One of the final questions I asked Straily was how he would recruit another pitcher to join Codify. His response, as is often the case with Straily, was honest and truthful: “I go back through and look through all the clients that Mike has had, and it’s not the Kershaw’s, the Cy-Young award winners, it’s guys like myself. Guys who had a lot of success and all of a sudden were like…what happened[…]If I can get a pitcher to jump in before having to learn the tough lessons that I’ve had to learn, to skip some of those lessons on the learning curve, they should.”

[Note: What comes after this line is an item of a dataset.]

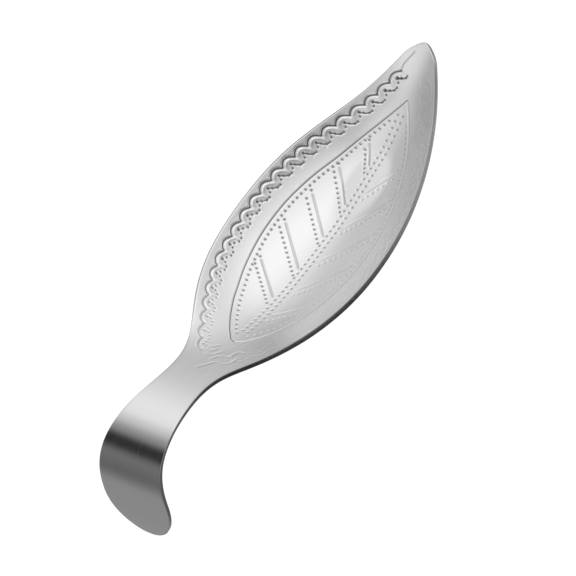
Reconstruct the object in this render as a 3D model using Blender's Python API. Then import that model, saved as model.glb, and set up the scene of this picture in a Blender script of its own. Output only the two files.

Mike is striving to better pitchers with forward thinking analytics, but he’s also doing much more. He’s providing a service for the pitchers we all root for, the struggling starters who are a tweak away, the journeyman done wrong by past organizations; the kind of pitcher that is much more the norm than we realize. More poignantly, the man who is giving these pitchers a shot at their dream is one of us: a diehard baseball fan who just wants to help pitchers be the best version of themselves. What sets Mike apart however, is he seems to be that rare conduit that Travis Sawchik and Ben Lindbergh speak of in MVP Machine that can take high-level data analysis and turn it into, “Hey, throw your slider here.”
Around the beginning of spring training, Mike was in Mesa, AZ to meet up with some potential clients when he heard a knock on his door. It was Liam Hendriks. “He’s got his postseason jersey, signed. He hands it to me and says, ‘I never could have done this without you, man’. I felt literally like an electric shock run through my body. I mean…green and gold baseball guy forever I mean…I’m still going to help my clients beat the A’s when they play ’em but…holy moly.”
Something tells me that won’t be the last jersey Michael Fisher receives.